LG Energy recruited consultants from Peck Madigan Jones, including Jonathon Jones, who is Delaware Senator Tom Carper’s former chief of staff; and Jay Heimbach, an ex-special assistant to former President Barack Obama, according to a federal lobbying disclosure. The firm didn’t reply to requests for comment.
Others, while not registered lobbyists, have been making public statements to influence the decision. Moniz, who’s advising LG Energy, said the import ban would force SK Innovation to settle quickly. Yates, who was fired for standing up to then-President Donald Trump and was later considered by Biden for attorney general, provided a legal opinion for SK Innovation saying Biden should reject the import ban and let the companies figure out compensation in district court.
Under the ITC order, SK Innovation will be able to import components for four years beginning now for U.S. battery production for Ford’s EV F-150 launching next year, and for Volkswagen’s American MEB line for two years, to give the automakers time to transition to new domestic suppliers.

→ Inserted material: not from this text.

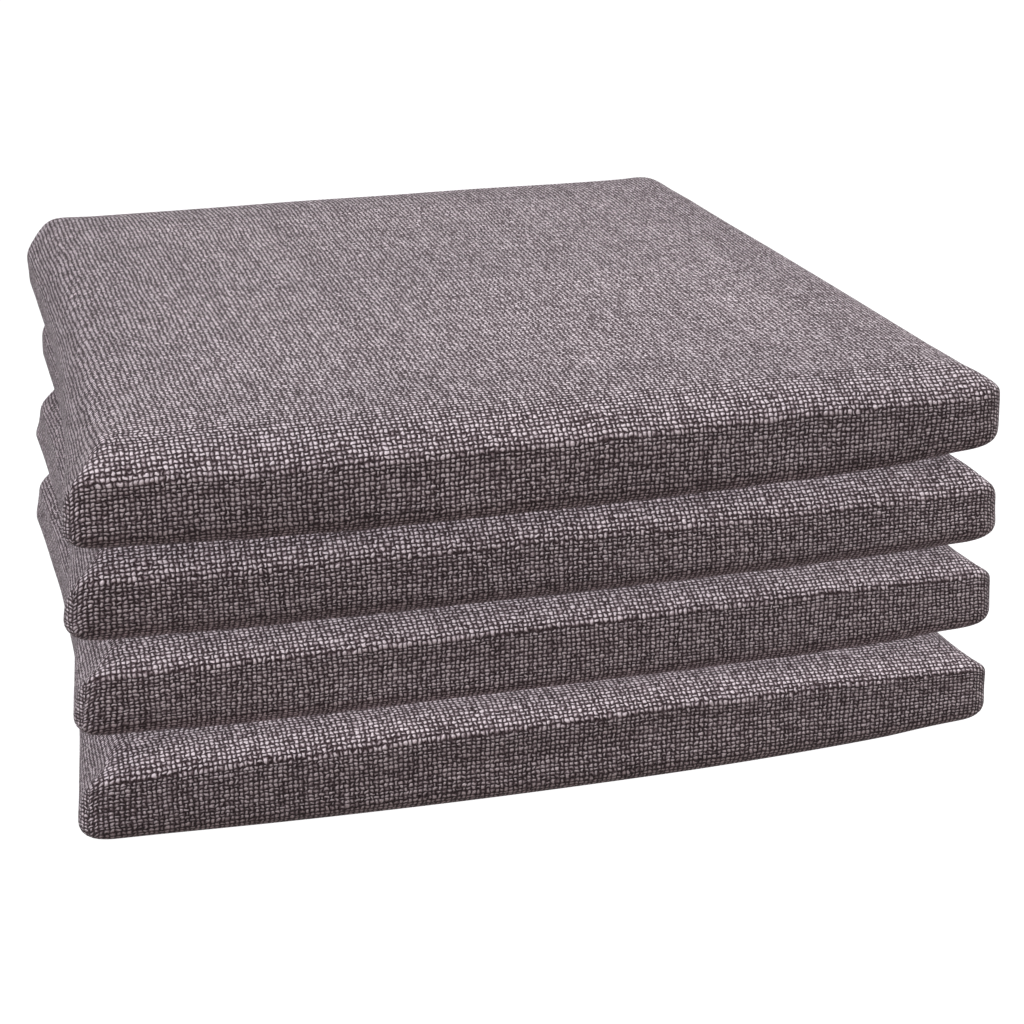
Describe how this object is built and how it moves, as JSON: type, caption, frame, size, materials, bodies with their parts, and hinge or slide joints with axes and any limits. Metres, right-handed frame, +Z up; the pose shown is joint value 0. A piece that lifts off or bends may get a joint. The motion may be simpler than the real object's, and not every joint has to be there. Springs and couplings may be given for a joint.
{
  "type": "chair seat pad stack",
  "caption": "Stack of tapered woven chair seat pads with rounded edges, each a foam core in a liner and a zipped cover with a non-slip base.",
  "frame": {"origin": "centre of the stack's footprint, on the surface it stands on", "axes": "+Z up, +X to the sitter's right, +Y to the back of the seat, where the pads are narrower and the zips are"},
  "size_m": [0.3992, 0.388, 0.1649],
  "materials": {
    "woven_cover": "coarse nubby weave, matt",
    "non_slip_base": "plain cloth with small grip dots",
    "foam": "open-cell foam",
    "liner_cloth": "thin non-woven cloth",
    "zip_tape": "fine woven tape",
    "zip_coil": "satin",
    "zip_metal": "nickel plated",
    "label_cloth": "smooth ribbon, blank"
  },
  "bodies": {
    "pad_1": {"pad_1_cover_top": "woven_cover", "pad_1_cover_base": "non_slip_base", "pad_1_foam_core": "foam", "pad_1_foam_liner": "liner_cloth", "pad_1_zip_tape_upper": "zip_tape", "pad_1_zip_tape_lower": "zip_tape", "pad_1_zip_coil_upper": "zip_coil", "pad_1_zip_coil_lower": "zip_coil", "pad_1_zip_stop_closed": "zip_metal", "pad_1_zip_stop_open": "zip_metal", "pad_1_care_label": "label_cloth"},
    "zip_slider_1": {"pad_1_zip_slider": "zip_metal"},
    "zip_pull_1": {"pad_1_zip_pull": "zip_metal"},
    "pad_2": {"pad_2_cover_top": "woven_cover", "pad_2_cover_base": "non_slip_base", "pad_2_foam_core": "foam", "pad_2_foam_liner": "liner_cloth", "pad_2_zip_tape_upper": "zip_tape", "pad_2_zip_tape_lower": "zip_tape", "pad_2_zip_coil_upper": "zip_coil", "pad_2_zip_coil_lower": "zip_coil", "pad_2_zip_stop_closed": "zip_metal", "pad_2_zip_stop_open": "zip_metal", "pad_2_care_label": "label_cloth"},
    "zip_slider_2": {"pad_2_zip_slider": "zip_metal"},
    "zip_pull_2": {"pad_2_zip_pull": "zip_metal"},
    "pad_3": {"pad_3_cover_top": "woven_cover", "pad_3_cover_base": "non_slip_base", "pad_3_foam_core": "foam", "pad_3_foam_liner": "liner_cloth", "pad_3_zip_tape_upper": "zip_tape", "pad_3_zip_tape_lower": "zip_tape", "pad_3_zip_coil_upper": "zip_coil", "pad_3_zip_coil_lower": "zip_coil", "pad_3_zip_stop_closed": "zip_metal", "pad_3_zip_stop_open": "zip_metal", "pad_3_care_label": "label_cloth"},
    "zip_slider_3": {"pad_3_zip_slider": "zip_metal"},
    "zip_pull_3": {"pad_3_zip_pull": "zip_metal"},
    "pad_4": {"pad_4_cover_top": "woven_cover", "pad_4_cover_base": "non_slip_base", "pad_4_foam_core": "foam", "pad_4_foam_liner": "liner_cloth", "pad_4_zip_tape_upper": "zip_tape", "pad_4_zip_tape_lower": "zip_tape", "pad_4_zip_coil_upper": "zip_coil", "pad_4_zip_coil_lower": "zip_coil", "pad_4_zip_stop_closed": "zip_metal", "pad_4_zip_stop_open": "zip_metal", "pad_4_care_label": "label_cloth"},
    "zip_slider_4": {"pad_4_zip_slider": "zip_metal"},
    "zip_pull_4": {"pad_4_zip_pull": "zip_metal"}
  },
  "joints": [
    {"name": "zip_1_slide", "type": "slide", "parent": "pad_1", "child": "zip_slider_1", "axis": [-1, 0, 0], "range_m": [0, 0.277]},
    {"name": "zip_1_pull_flip", "type": "hinge", "parent": "zip_slider_1", "child": "zip_pull_1", "pos_m": [0.13923, 0.18589, 0.02025], "axis": [0, 0, -1], "range_deg": [0, 165]},
    {"name": "pad_2_lift", "type": "slide", "parent": "pad_1", "child": "pad_2", "axis": [0, 0, 1], "range_m": [0, 0.12]},
    {"name": "zip_2_slide", "type": "slide", "parent": "pad_2", "child": "zip_slider_2", "axis": [-1, 0.0052, 0], "range_m": [0, 0.277]},
    {"name": "zip_2_pull_flip", "type": "hinge", "parent": "zip_slider_2", "child": "zip_pull_2", "pos_m": [0.14321, 0.19165, 0.06155], "axis": [0, 0, -1], "range_deg": [0, 165]},
    {"name": "pad_3_lift", "type": "slide", "parent": "pad_2", "child": "pad_3", "axis": [0, 0, 1], "range_m": [0, 0.12]},
    {"name": "zip_3_slide", "type": "slide", "parent": "pad_3", "child": "zip_slider_3", "axis": [-0.9999, 0.014, 0], "range_m": [0, 0.277]},
    {"name": "zip_3_pull_flip", "type": "hinge", "parent": "zip_slider_3", "child": "zip_pull_3", "pos_m": [0.14535, 0.18991, 0.10285], "axis": [0, 0, -1], "range_deg": [0, 165]},
    {"name": "pad_4_lift", "type": "slide", "parent": "pad_3", "child": "pad_4", "axis": [0, 0, 1], "range_m": [0, 0.12]},
    {"name": "zip_4_slide", "type": "slide", "parent": "pad_4", "child": "zip_slider_4", "axis": [-1, -0.0052, 0], "range_m": [0, 0.277]},
    {"name": "zip_4_pull_flip", "type": "hinge", "parent": "zip_slider_4", "child": "zip_pull_4", "pos_m": [0.13774, 0.19212, 0.14415], "axis": [0, 0, -1], "range_deg": [0, 165]}
  ]
}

Ford declined to comment for this article. But company officials have said the four-year reprieve isn’t long enough. The EV F-150 is “a critical project for us,” Jonathan Jennings, the company’s global commodity pricing vice president, told the Senate Finance Committee on March 16. He said that if the dispute isn’t resolved, Ford would have to look to import EV batteries from foreign suppliers for its pickups, instead of having SK Innovation manufacture them at two U.S.-based plants being constructed in Commerce, Georgia.
Jobs at Stake
The case also has drawn in state lawmakers because of the number of American jobs at stake. SK Innovation’s Georgia plants — the first of which is due to start commercial production in early 2022 — are expected to create 2,600 jobs, according to Bloomberg New Energy Finance. LG Energy already has a battery plant in Michigan and one planned for Ohio.

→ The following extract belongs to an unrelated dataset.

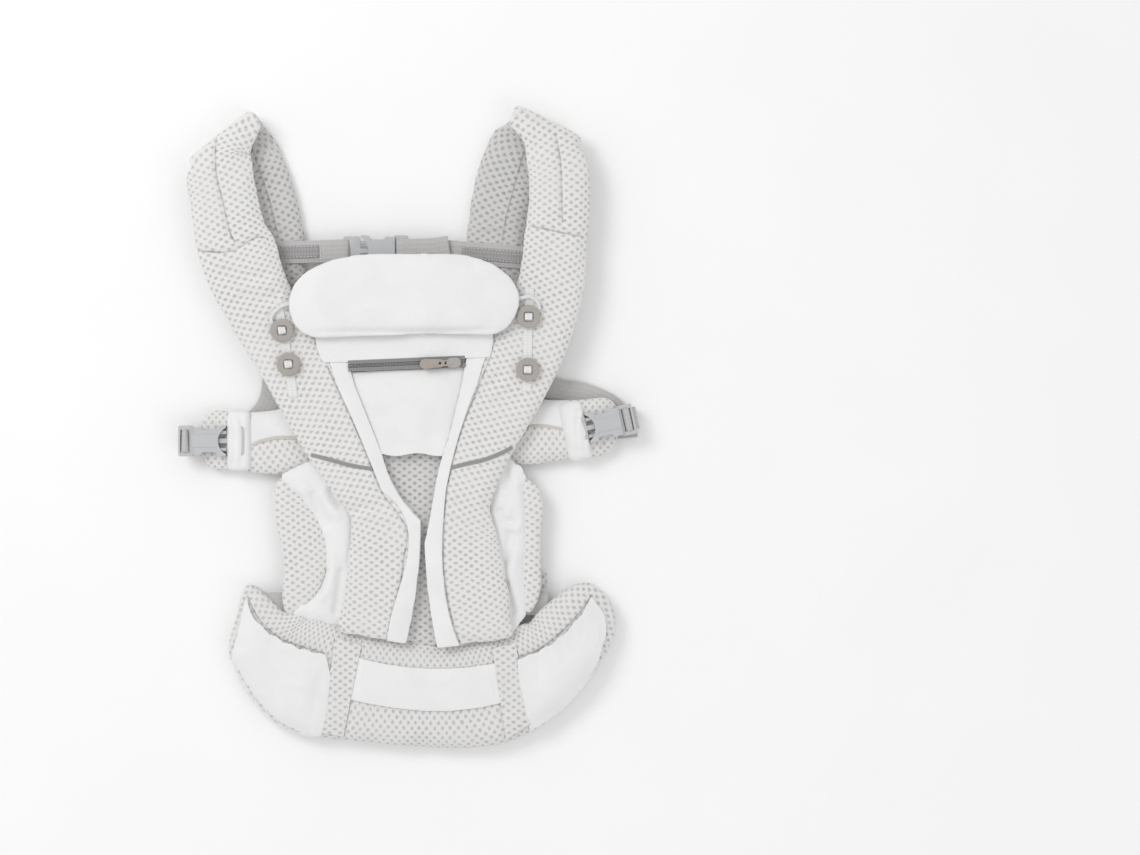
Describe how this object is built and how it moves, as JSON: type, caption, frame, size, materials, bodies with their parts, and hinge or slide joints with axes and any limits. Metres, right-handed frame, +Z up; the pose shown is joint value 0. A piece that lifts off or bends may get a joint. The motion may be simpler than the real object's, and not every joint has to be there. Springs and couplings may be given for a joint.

“I am hopeful these entities can reach a resolution, and am working to make sure Georgians will benefit from the jobs they were promised,” Senator Raphael Warnock, a Democrat from Georgia who has been in discussions with the companies, said in a statement.
SK Innovation has warned it may pull out of the U.S. if the government doesn’t veto the import ban. The company already has plants in Hungary and Poland, and expects to build more as demand for electric-vehicles increases.
LG Energy, in a March 10 letter to Warnock, said SK Innovation’s threats lack credibility because the company’s unlikely to spend billions of dollars to build factories and then walk away.
The Korean government has tried to get the companies together without luck. SK Innovation’s audit committee said on March 11 that it can’t accept any proposal from LG Energy that would threaten the existence or undermine the competitiveness of SK Innovation’s battery business. LG Energy said SK Innovation isn’t sincere in talks.
SK Innovation said LG Energy’s announcement of plans to invest $4.5 billion in the U.S. by 2025 is just part of its lobbying effort to prevent Biden from vetoing the ITC ruling. LG Energy claims that it doesn’t want to put any of its rival’s clients at a disadvantage due to the ruling and plans to provide support.
If Biden doesn’t act and the import ban takes effect, SK Innovation’s next step is the courts. It’s already asked the ITC to delay implementation of the ban until it can appeal the underlying decision. Those requests are rarely granted, but are required before SK can turn to the U.S. Court of Appeals for the Federal Circuit, which has issued stays to maintain the status quo while it considers the case.